Collected data —
------------------------------

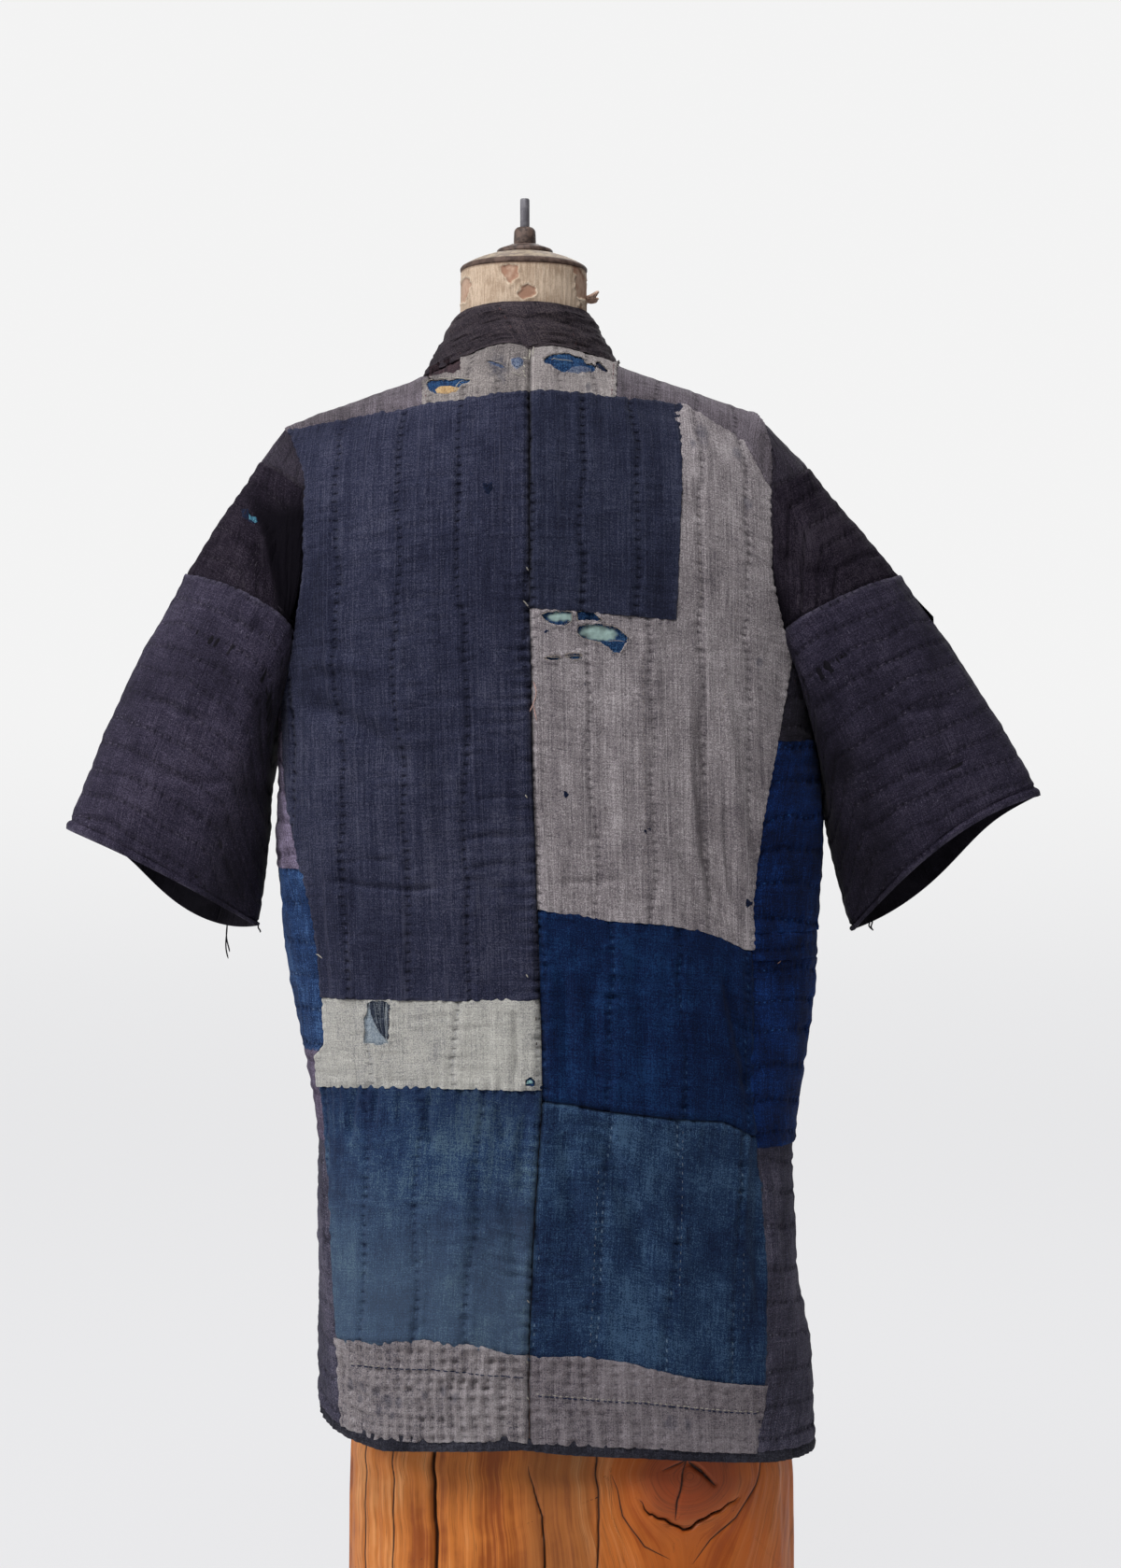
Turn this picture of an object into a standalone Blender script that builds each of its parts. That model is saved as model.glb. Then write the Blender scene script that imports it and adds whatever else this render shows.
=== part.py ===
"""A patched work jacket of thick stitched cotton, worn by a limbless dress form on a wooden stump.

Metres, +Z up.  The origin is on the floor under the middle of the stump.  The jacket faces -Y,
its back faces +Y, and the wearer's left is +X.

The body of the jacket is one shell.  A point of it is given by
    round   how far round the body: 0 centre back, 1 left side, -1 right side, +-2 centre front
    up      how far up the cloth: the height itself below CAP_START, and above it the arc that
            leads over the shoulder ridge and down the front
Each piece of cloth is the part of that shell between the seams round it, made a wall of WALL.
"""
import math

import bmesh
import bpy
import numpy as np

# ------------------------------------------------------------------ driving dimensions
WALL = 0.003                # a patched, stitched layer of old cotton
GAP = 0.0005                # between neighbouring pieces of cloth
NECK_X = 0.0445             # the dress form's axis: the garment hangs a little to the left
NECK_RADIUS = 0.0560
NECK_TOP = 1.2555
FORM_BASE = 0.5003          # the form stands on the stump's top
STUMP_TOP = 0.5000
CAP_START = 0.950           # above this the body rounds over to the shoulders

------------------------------

Instructions for the task — Print the whole listing again, exactly.

Full response —
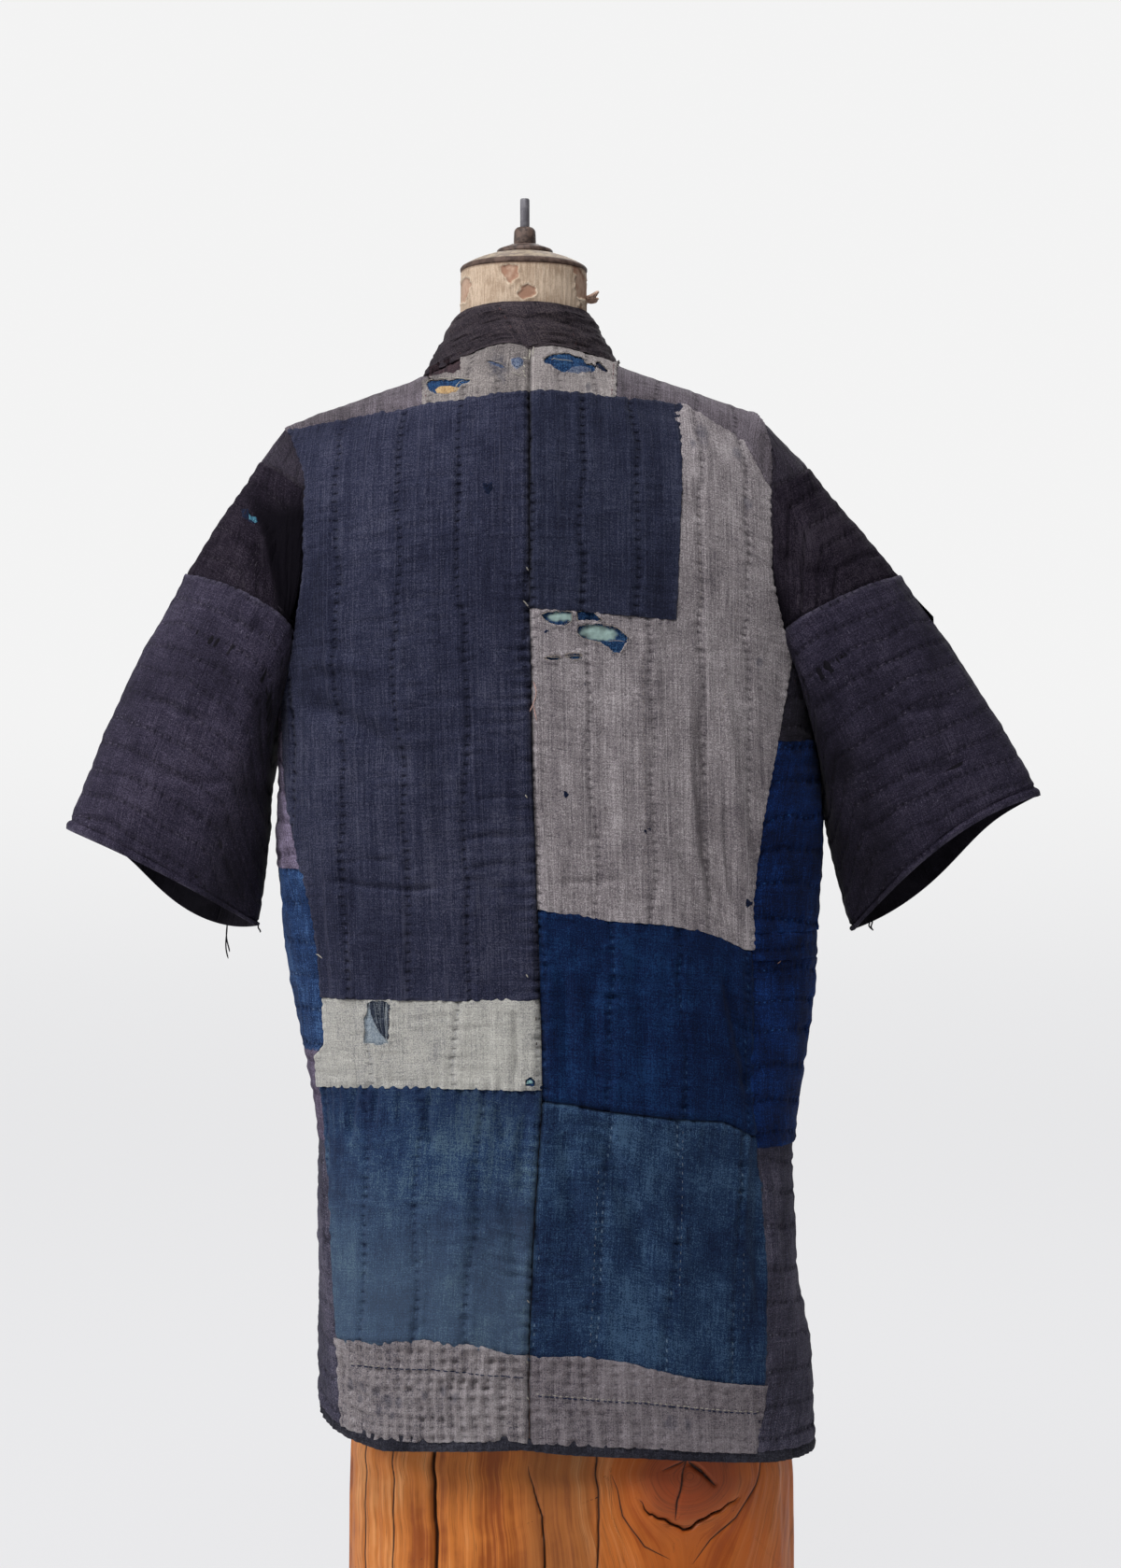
Turn this picture of an object into a standalone Blender script that builds each of its parts. That model is saved as model.glb. Then write the Blender scene script that imports it and adds whatever else this render shows.
=== part.py ===
"""A patched work jacket of thick stitched cotton, worn by a limbless dress form on a wooden stump.

Metres, +Z up.  The origin is on the floor under the middle of the stump.  The jacket faces -Y,
its back faces +Y, and the wearer's left is +X.

The body of the jacket is one shell.  A point of it is given by
    round   how far round the body: 0 centre back, 1 left side, -1 right side, +-2 centre front
    up      how far up the cloth: the height itself below CAP_START, and above it the arc that
            leads over the shoulder ridge and down the front
Each piece of cloth is the part of that shell between the seams round it, made a wall of WALL.
"""
import math

import bmesh
import bpy
import numpy as np

# ------------------------------------------------------------------ driving dimensions
WALL = 0.003                # a patched, stitched layer of old cotton
GAP = 0.0005                # between neighbouring pieces of cloth
NECK_X = 0.0445             # the dress form's axis: the garment hangs a little to the left
NECK_RADIUS = 0.0560
NECK_TOP = 1.2555
FORM_BASE = 0.5003          # the form stands on the stump's top
STUMP_TOP = 0.5000
CAP_START = 0.950           # above this the body rounds over to the shoulders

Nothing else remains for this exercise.